Liberalising a market with only one supplier
In the mid-nineties, England liberalised its gas market. The government expected other companies to intrude into main concession areas. This did not happen. The companies remained in their own areas and did not compete at all. Due to this lack of competition, consumer gas prices exploded in 1996 and clients were unable to change gas providers. In actuality, the English government had failed to establish the right environment for competition, but, rather had created little geographic monopolies.
Liberalisation without a sound regulatory mechanism
Much as its sounds like a contradiction in terms – a regulatory mechanism as part of a deregulation process – is still an important one to have. Most activities of utilities are monopolistic by nature. This is due mainly to the infrastructural aspects of any given utility.
It is, for example, a waste of capital to construct two railway infrastructures next to each other so the customer can choose which one to use. The railway infrastructure is a monopolistic activity by nature (railway transport services are very suitable for a competitive market though).

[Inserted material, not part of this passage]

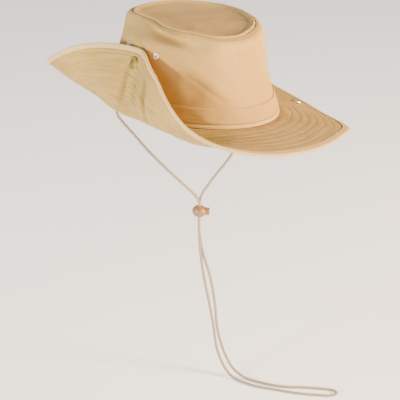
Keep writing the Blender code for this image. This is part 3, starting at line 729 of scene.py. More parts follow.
def new_material(name, code, roughness, metallic=0.0):
    """Plain material, with its shader."""
    material = bpy.data.materials.new(name)
    material.use_nodes = True
    shader = material.node_tree.nodes["Principled BSDF"]
    shader.inputs["Base Color"].default_value = colour(code)
    shader.inputs["Roughness"].default_value = roughness
    shader.inputs["Metallic"].default_value = metallic
    return material, shader


def twill(name, light, dark, turn=0.0, relief=1.0, pucker_painted_shade=0.0):
    """Woven cotton twill, darkened as painted shade where the hollow attribute says; streaks says how
    strongly the painted shade of fine quilting puckers darkens it.
    """
    material, shader = new_material(name, light, 0.86)
    shader.inputs["Sheen Weight"].default_value = 0.06
    shader.inputs["Sheen Roughness"].default_value = 0.55
    shader.inputs["Specular IOR Level"].default_value = 0.25
    places = add_node(material, "ShaderNodeTexCoord")
    cloth = add_node(material, "ShaderNodeUVMap", uv_map="cloth")
    slant = (0, 0, math.radians(TWILL_TURN + turn))
    turned = add_node(material, "ShaderNodeMapping", {"Rotation": slant},
                      {"Vector": cloth.outputs["UV"]})
    lines = add_node(material, "ShaderNodeTexWave", {
        "Scale": WAVE_PERIOD / TWILL_SPACING,
        "Distortion": 1.2,
        "Detail": 2.0,
        "Detail Scale": 1.5,
    }, {"Vector": turned.outputs["Vector"]})
    yarns = add_node(material, "ShaderNodeTexNoise", {"Scale": 1 / YARN_WIDTH, "Detail": 2.0},
                     {"Vector": turned.outputs["Vector"]})
    # Places some 40 mm across where washing has paled the cloth
    worn = add_node(material, "ShaderNodeTexNoise",
                    {"Scale": 1 / WORN_PLACE, "Detail": 4.0, "Roughness": 0.6},
                    {"Vector": places.outputs["Object"]})
    spread = add_node(material, "ShaderNodeMapRange", {"From Min": 0.32, "From Max": 0.68},
                      {"Value": worn.outputs["Fac"]})
    broad = add_node(material, "ShaderNodeMix", {MIX_FIRST: colour(light), MIX_SECOND: colour(dark)},
                     {MIX_FACTOR: spread.outputs["Result"]}, data_type="RGBA")
    weave = add_node(material, "ShaderNodeMix", {MIX_FACTOR: 0.16},
                     {MIX_FIRST: broad.outputs[MIX_RESULT], MIX_SECOND: lines.outputs["Color"]},
                     data_type="RGBA", blend_type="MULTIPLY")
    # Painted shade: the hollow attribute darkens the colour in the hollows of creases and grooves and in the
    # lines beside the stitches
    hollow = add_node(material, "ShaderNodeAttribute", attribute_name="hollow")
    shaded = add_node(material, "ShaderNodeMix", {MIX_SECOND: colour("C6C1AE")},
                      {MIX_FACTOR: hollow.outputs["Fac"], MIX_FIRST: weave.outputs[MIX_RESULT]},
                      data_type="RGBA", blend_type="MULTIPLY")
    if pucker_painted_shade:
        # Painted shade of fine puckers of the quilting that run round the brim beside the rows of stitches
        route = add_node(material, "ShaderNodeAttribute", attribute_name="round_brim")
        puckers = add_node(material, "ShaderNodeTexNoise",
                           {"Scale": 1.0, "Detail": 2.0, "Roughness": 0.55},
                           {"Vector": route.outputs["Vector"]})
        spaced = add_node(material, "ShaderNodeMapRange",
                          {"From Min": 0.40, "From Max": 0.62, "To Max": pucker_painted_shade},
                          {"Value": puckers.outputs["Fac"]})
        shaded = add_node(material, "ShaderNodeMix", {MIX_SECOND: colour("CFCBB8")},
                          {MIX_FACTOR: spaced.outputs["Result"], MIX_FIRST: shaded.outputs[MIX_RESULT]},
                          data_type="RGBA", blend_type="MULTIPLY")
    feed(material, shaded.outputs[MIX_RESULT], shader, "Base Color")
    heights = add_node(material, "ShaderNodeMath",
                       links={0: lines.outputs["Fac"], 1: yarns.outputs["Fac"]}, operation="ADD")
    bumps = add_node(material, "ShaderNodeBump", {"Strength": 0.35 * relief, "Distance": 0.0002},
                     {"Height": heights.outputs["Value"]})
    feed(material, bumps.outputs["Normal"], shader, "Normal")
    return material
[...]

In order to control the monopolistic activities, a regulatory body should protect customers against unacceptably high prices and poor performance by such monopolists. They should also ascertain that the monopolists treat their customers equally.
In the Dutch system, the OPTA (regulatory body for postal services and relecommunications) obliges the owner of the fixed telephone network, KPN, to apply the same level of tariffs to the companies that sell communication services via KPN¥s infrastructure. KPN is not allowed to seek lower prices for its sister company, which is actually transmitting the information over the infrastructure. This would create false competition.
The regulatory body also has to protect the rights of the end-customer. Once a utility is privatised and the market is liberalised, short-term profitability becomes the highest goal, which, in most cases leads to a drastic decrease in performance for the customers.
The best known example is the California energy crisis in 2000. The devastating results of this deregulation: an increase of the electricity prices of more than 45 per cent, a total debt of the two main energy distributors (Pacific Gas & Electric and Southern California Edison) of US$13 billion and a huge power black out lasting three days.
Another important task for the regulatory body is that of enabling free competition. In some cases, the incumbents buy out new entrants as soon as they present serious competition for them. A competition Act should prevent this from happening.
Too fast liberalisation process
Utilities are enterprises with their own values and culture. Keywords to describe a European parastatal include: "internally focused", "inertia", "technology driven", "resource-driven operations", "poor performance management" and "risk averse".
The European utilities were not used to have competition either. Years of working in this setting is deeply embedded in an organisation’s culture. The government should, therefore, give such a utility enough time to prepare itself for the necessary transition into a more externally focused organisation, which would be more customer-oriented and strive for optimal shareholder value. The utility should also be capable of competing with large foreign corporations entering the newly freed up market.
In addition, many European utilities were in bad shape financially at the onset of privatisation, a factor which did not make the transition process easier. They therefore need to develop capabilities, adapt their organisational structure, streamline business processes and update their IT-systems.
If the liberalisation process moves too fast, one will often see that the former utility would not be capable of defending itself against aggressive foreign-competitors. For instance, many local and regional UK water companies were acquired by French Vivendi within a year after privatisation.
The coming two years will provide a huge window of opportunity for Kenya. Privatisation and liberalisation of KPA, KPLC, Kenya Railways and Telkom Kenya could lead to economic prosperity – unless Kenya moves towards the European pitfalls. In that case, privatisation and liberalisation could end up in a financial and societal catastrophe.
It is up to Kenya, its corporations and its citizens!